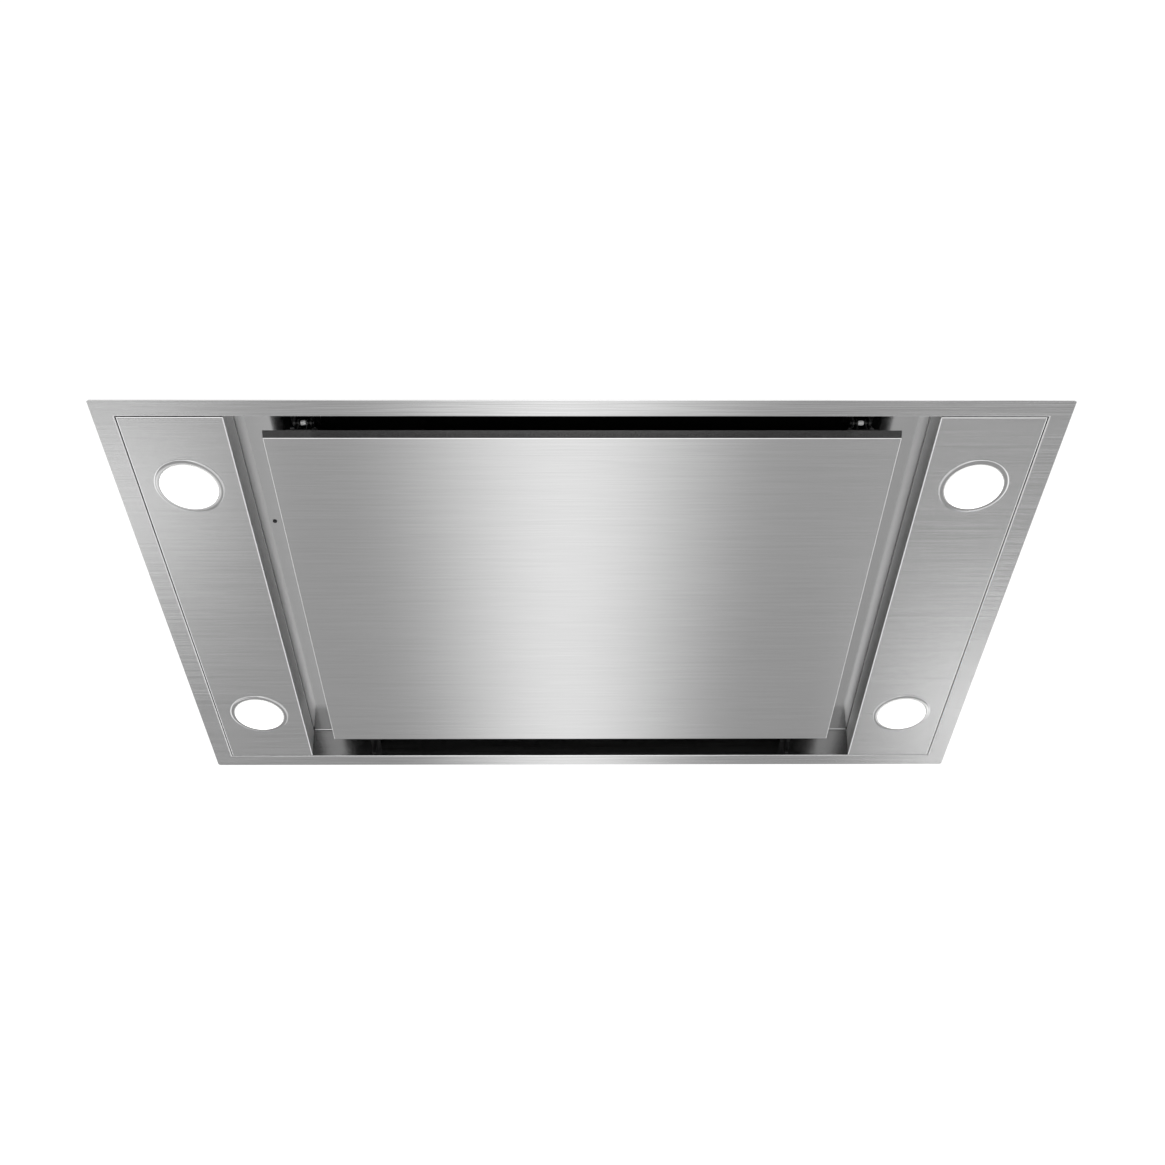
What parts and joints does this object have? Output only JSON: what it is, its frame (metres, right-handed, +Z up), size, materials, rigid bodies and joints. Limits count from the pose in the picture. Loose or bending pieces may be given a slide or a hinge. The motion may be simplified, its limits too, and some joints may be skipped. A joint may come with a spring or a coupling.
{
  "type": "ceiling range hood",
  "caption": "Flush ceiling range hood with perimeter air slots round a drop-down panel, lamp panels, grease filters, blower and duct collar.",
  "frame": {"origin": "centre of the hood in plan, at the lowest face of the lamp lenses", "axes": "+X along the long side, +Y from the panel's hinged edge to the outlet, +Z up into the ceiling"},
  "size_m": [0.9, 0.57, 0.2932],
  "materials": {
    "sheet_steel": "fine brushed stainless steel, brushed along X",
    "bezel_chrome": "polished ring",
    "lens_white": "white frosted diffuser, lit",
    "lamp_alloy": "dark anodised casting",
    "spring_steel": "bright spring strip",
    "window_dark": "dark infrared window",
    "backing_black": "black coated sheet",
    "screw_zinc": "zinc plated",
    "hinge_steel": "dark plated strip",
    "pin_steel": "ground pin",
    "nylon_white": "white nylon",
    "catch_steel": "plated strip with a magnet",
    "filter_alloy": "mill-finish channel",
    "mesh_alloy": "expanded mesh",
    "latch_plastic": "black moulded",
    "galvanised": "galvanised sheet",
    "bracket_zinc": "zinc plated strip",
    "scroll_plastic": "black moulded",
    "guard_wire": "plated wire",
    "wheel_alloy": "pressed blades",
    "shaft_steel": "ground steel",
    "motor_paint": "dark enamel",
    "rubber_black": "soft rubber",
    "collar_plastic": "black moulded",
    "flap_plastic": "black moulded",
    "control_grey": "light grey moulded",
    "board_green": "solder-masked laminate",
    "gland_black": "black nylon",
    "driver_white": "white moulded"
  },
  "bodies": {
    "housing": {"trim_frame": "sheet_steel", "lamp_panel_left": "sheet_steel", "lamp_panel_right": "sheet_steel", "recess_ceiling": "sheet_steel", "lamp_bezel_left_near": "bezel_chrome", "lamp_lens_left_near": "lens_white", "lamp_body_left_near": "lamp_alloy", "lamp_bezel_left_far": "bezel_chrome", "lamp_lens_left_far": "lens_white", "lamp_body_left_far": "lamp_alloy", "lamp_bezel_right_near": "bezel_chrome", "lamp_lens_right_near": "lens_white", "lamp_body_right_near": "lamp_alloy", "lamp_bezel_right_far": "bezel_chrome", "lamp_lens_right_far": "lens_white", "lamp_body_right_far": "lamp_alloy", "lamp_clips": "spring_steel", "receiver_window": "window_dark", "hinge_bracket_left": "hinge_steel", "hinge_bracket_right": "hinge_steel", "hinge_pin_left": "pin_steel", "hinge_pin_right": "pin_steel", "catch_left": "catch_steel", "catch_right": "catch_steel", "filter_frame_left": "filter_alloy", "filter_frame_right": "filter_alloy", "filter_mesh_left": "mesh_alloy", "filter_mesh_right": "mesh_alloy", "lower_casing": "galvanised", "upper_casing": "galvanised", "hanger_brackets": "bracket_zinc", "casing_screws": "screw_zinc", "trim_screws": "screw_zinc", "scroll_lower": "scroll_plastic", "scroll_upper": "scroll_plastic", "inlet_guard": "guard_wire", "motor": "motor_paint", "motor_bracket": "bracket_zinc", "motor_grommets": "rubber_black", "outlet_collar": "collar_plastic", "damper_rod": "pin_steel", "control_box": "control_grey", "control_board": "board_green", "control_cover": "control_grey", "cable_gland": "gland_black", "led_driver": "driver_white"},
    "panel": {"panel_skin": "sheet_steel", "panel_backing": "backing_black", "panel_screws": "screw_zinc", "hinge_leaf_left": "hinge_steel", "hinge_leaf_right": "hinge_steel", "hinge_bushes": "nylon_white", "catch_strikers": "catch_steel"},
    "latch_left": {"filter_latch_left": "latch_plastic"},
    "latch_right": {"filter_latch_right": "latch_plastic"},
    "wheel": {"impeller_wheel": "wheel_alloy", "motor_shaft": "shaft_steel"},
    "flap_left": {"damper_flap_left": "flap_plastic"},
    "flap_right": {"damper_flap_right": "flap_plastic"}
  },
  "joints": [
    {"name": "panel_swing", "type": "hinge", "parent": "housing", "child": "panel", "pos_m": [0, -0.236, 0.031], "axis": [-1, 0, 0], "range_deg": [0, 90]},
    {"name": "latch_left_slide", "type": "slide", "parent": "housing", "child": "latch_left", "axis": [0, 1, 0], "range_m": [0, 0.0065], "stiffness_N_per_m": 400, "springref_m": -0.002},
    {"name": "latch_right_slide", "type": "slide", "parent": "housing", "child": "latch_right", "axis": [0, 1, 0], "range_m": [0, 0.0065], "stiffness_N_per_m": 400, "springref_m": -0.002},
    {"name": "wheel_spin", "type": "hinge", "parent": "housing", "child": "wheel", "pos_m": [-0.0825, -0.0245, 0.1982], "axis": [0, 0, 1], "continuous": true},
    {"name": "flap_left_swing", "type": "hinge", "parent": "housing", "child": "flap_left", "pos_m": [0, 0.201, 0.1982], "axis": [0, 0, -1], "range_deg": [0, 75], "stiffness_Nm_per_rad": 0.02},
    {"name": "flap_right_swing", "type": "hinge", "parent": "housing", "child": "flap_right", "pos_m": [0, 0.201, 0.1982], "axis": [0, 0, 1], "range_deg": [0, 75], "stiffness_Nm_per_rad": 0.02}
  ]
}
○ ○ ○ ○ ○
- _What is required_: Using the listing above, reproduce each line without omission.

- _Final result_:
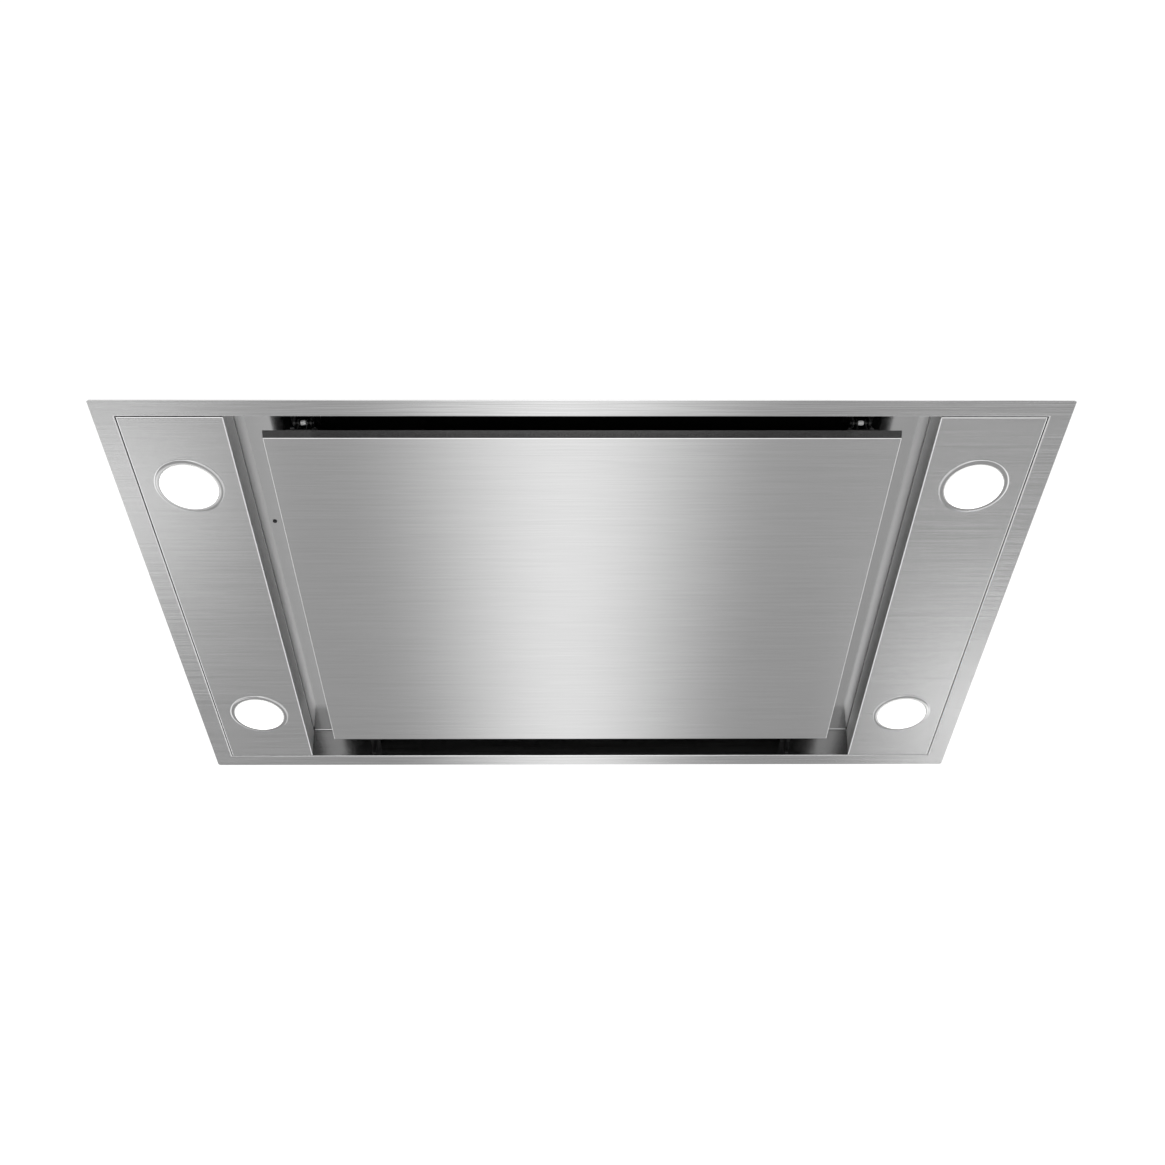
What parts and joints does this object have? Output only JSON: what it is, its frame (metres, right-handed, +Z up), size, materials, rigid bodies and joints. Limits count from the pose in the picture. Loose or bending pieces may be given a slide or a hinge. The motion may be simplified, its limits too, and some joints may be skipped. A joint may come with a spring or a coupling.
{
  "type": "ceiling range hood",
  "caption": "Flush ceiling range hood with perimeter air slots round a drop-down panel, lamp panels, grease filters, blower and duct collar.",
  "frame": {"origin": "centre of the hood in plan, at the lowest face of the lamp lenses", "axes": "+X along the long side, +Y from the panel's hinged edge to the outlet, +Z up into the ceiling"},
  "size_m": [0.9, 0.57, 0.2932],
  "materials": {
    "sheet_steel": "fine brushed stainless steel, brushed along X",
    "bezel_chrome": "polished ring",
    "lens_white": "white frosted diffuser, lit",
    "lamp_alloy": "dark anodised casting",
    "spring_steel": "bright spring strip",
    "window_dark": "dark infrared window",
    "backing_black": "black coated sheet",
    "screw_zinc": "zinc plated",
    "hinge_steel": "dark plated strip",
    "pin_steel": "ground pin",
    "nylon_white": "white nylon",
    "catch_steel": "plated strip with a magnet",
    "filter_alloy": "mill-finish channel",
    "mesh_alloy": "expanded mesh",
    "latch_plastic": "black moulded",
    "galvanised": "galvanised sheet",
    "bracket_zinc": "zinc plated strip",
    "scroll_plastic": "black moulded",
    "guard_wire": "plated wire",
    "wheel_alloy": "pressed blades",
    "shaft_steel": "ground steel",
    "motor_paint": "dark enamel",
    "rubber_black": "soft rubber",
    "collar_plastic": "black moulded",
    "flap_plastic": "black moulded",
    "control_grey": "light grey moulded",
    "board_green": "solder-masked laminate",
    "gland_black": "black nylon",
    "driver_white": "white moulded"
  },
  "bodies": {
    "housing": {"trim_frame": "sheet_steel", "lamp_panel_left": "sheet_steel", "lamp_panel_right": "sheet_steel", "recess_ceiling": "sheet_steel", "lamp_bezel_left_near": "bezel_chrome", "lamp_lens_left_near": "lens_white", "lamp_body_left_near": "lamp_alloy", "lamp_bezel_left_far": "bezel_chrome", "lamp_lens_left_far": "lens_white", "lamp_body_left_far": "lamp_alloy", "lamp_bezel_right_near": "bezel_chrome", "lamp_lens_right_near": "lens_white", "lamp_body_right_near": "lamp_alloy", "lamp_bezel_right_far": "bezel_chrome", "lamp_lens_right_far": "lens_white", "lamp_body_right_far": "lamp_alloy", "lamp_clips": "spring_steel", "receiver_window": "window_dark", "hinge_bracket_left": "hinge_steel", "hinge_bracket_right": "hinge_steel", "hinge_pin_left": "pin_steel", "hinge_pin_right": "pin_steel", "catch_left": "catch_steel", "catch_right": "catch_steel", "filter_frame_left": "filter_alloy", "filter_frame_right": "filter_alloy", "filter_mesh_left": "mesh_alloy", "filter_mesh_right": "mesh_alloy", "lower_casing": "galvanised", "upper_casing": "galvanised", "hanger_brackets": "bracket_zinc", "casing_screws": "screw_zinc", "trim_screws": "screw_zinc", "scroll_lower": "scroll_plastic", "scroll_upper": "scroll_plastic", "inlet_guard": "guard_wire", "motor": "motor_paint", "motor_bracket": "bracket_zinc", "motor_grommets": "rubber_black", "outlet_collar": "collar_plastic", "damper_rod": "pin_steel", "control_box": "control_grey", "control_board": "board_green", "control_cover": "control_grey", "cable_gland": "gland_black", "led_driver": "driver_white"},
    "panel": {"panel_skin": "sheet_steel", "panel_backing": "backing_black", "panel_screws": "screw_zinc", "hinge_leaf_left": "hinge_steel", "hinge_leaf_right": "hinge_steel", "hinge_bushes": "nylon_white", "catch_strikers": "catch_steel"},
    "latch_left": {"filter_latch_left": "latch_plastic"},
    "latch_right": {"filter_latch_right": "latch_plastic"},
    "wheel": {"impeller_wheel": "wheel_alloy", "motor_shaft": "shaft_steel"},
    "flap_left": {"damper_flap_left": "flap_plastic"},
    "flap_right": {"damper_flap_right": "flap_plastic"}
  },
  "joints": [
    {"name": "panel_swing", "type": "hinge", "parent": "housing", "child": "panel", "pos_m": [0, -0.236, 0.031], "axis": [-1, 0, 0], "range_deg": [0, 90]},
    {"name": "latch_left_slide", "type": "slide", "parent": "housing", "child": "latch_left", "axis": [0, 1, 0], "range_m": [0, 0.0065], "stiffness_N_per_m": 400, "springref_m": -0.002},
    {"name": "latch_right_slide", "type": "slide", "parent": "housing", "child": "latch_right", "axis": [0, 1, 0], "range_m": [0, 0.0065], "stiffness_N_per_m": 400, "springref_m": -0.002},
    {"name": "wheel_spin", "type": "hinge", "parent": "housing", "child": "wheel", "pos_m": [-0.0825, -0.0245, 0.1982], "axis": [0, 0, 1], "continuous": true},
    {"name": "flap_left_swing", "type": "hinge", "parent": "housing", "child": "flap_left", "pos_m": [0, 0.201, 0.1982], "axis": [0, 0, -1], "range_deg": [0, 75], "stiffness_Nm_per_rad": 0.02},
    {"name": "flap_right_swing", "type": "hinge", "parent": "housing", "child": "flap_right", "pos_m": [0, 0.201, 0.1982], "axis": [0, 0, 1], "range_deg": [0, 75], "stiffness_Nm_per_rad": 0.02}
  ]
}